• TASK BRIEF
Check each line of the data for "materials" and select those that have it.

★ ★ ★ ★

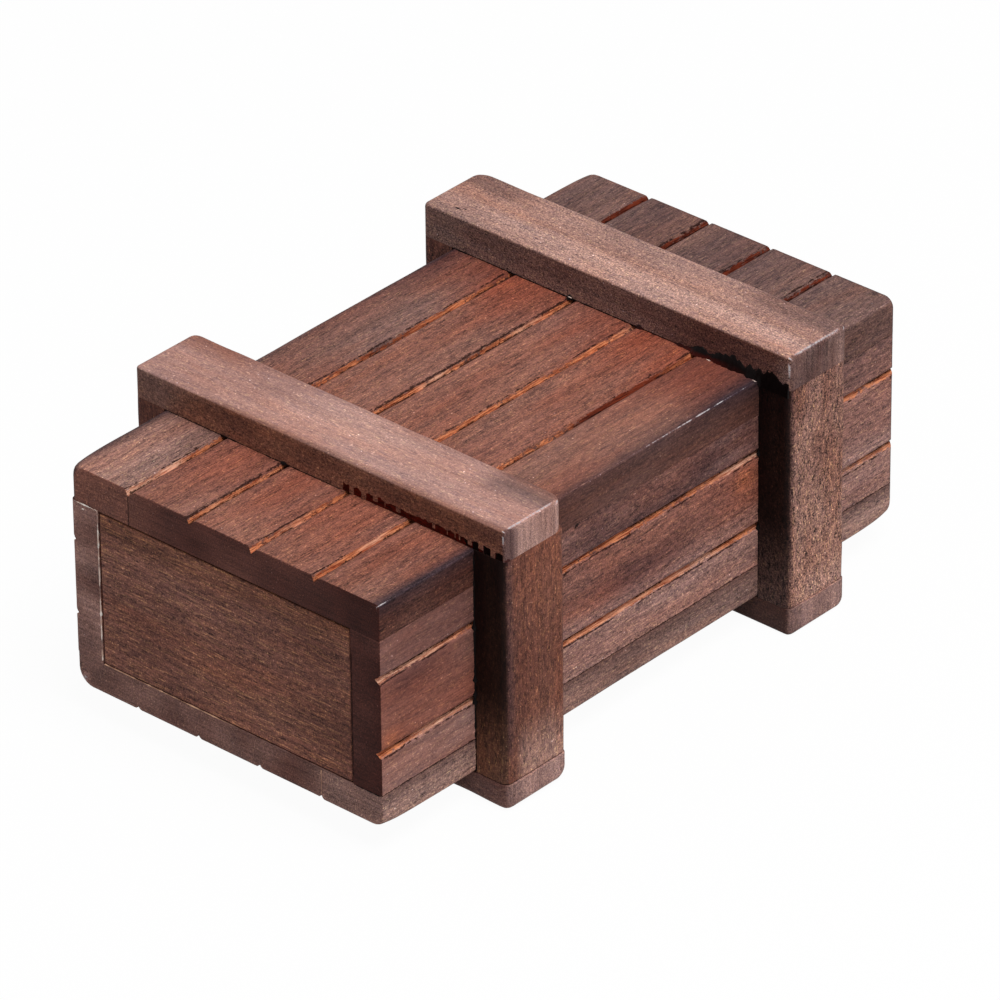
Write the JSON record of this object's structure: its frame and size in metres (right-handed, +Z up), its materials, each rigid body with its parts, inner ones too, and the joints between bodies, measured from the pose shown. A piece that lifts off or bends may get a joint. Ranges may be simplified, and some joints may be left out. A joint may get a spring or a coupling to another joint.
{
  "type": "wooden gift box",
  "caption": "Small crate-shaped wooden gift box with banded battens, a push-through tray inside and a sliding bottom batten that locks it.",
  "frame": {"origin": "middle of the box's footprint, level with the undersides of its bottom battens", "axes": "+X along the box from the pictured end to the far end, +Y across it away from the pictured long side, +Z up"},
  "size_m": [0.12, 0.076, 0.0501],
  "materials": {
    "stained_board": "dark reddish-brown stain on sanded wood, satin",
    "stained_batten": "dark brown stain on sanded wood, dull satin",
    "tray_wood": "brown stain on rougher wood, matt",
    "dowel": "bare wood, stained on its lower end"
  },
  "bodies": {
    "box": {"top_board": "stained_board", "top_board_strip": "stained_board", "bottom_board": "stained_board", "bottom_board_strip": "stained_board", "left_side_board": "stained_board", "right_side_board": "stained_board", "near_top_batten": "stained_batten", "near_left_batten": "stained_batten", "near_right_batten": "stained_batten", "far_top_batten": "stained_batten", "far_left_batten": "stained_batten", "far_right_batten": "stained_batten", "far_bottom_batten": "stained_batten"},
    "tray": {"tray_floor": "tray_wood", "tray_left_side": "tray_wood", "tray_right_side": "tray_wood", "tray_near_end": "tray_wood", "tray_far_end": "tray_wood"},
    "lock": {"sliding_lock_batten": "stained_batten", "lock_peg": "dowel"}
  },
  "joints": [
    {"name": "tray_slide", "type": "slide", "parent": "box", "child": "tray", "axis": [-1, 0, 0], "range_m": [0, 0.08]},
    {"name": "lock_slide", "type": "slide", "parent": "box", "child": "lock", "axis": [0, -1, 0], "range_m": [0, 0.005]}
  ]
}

★ ★ ★ ★

• EXERCISE SOLUTION
Write the JSON record of this object's structure: its frame and size in metres (right-handed, +Z up), its materials, each rigid body with its parts, inner ones too, and the joints between bodies, measured from the pose shown. A piece that lifts off or bends may get a joint. Ranges may be simplified, and some joints may be left out. A joint may get a spring or a coupling to another joint.
  "materials": {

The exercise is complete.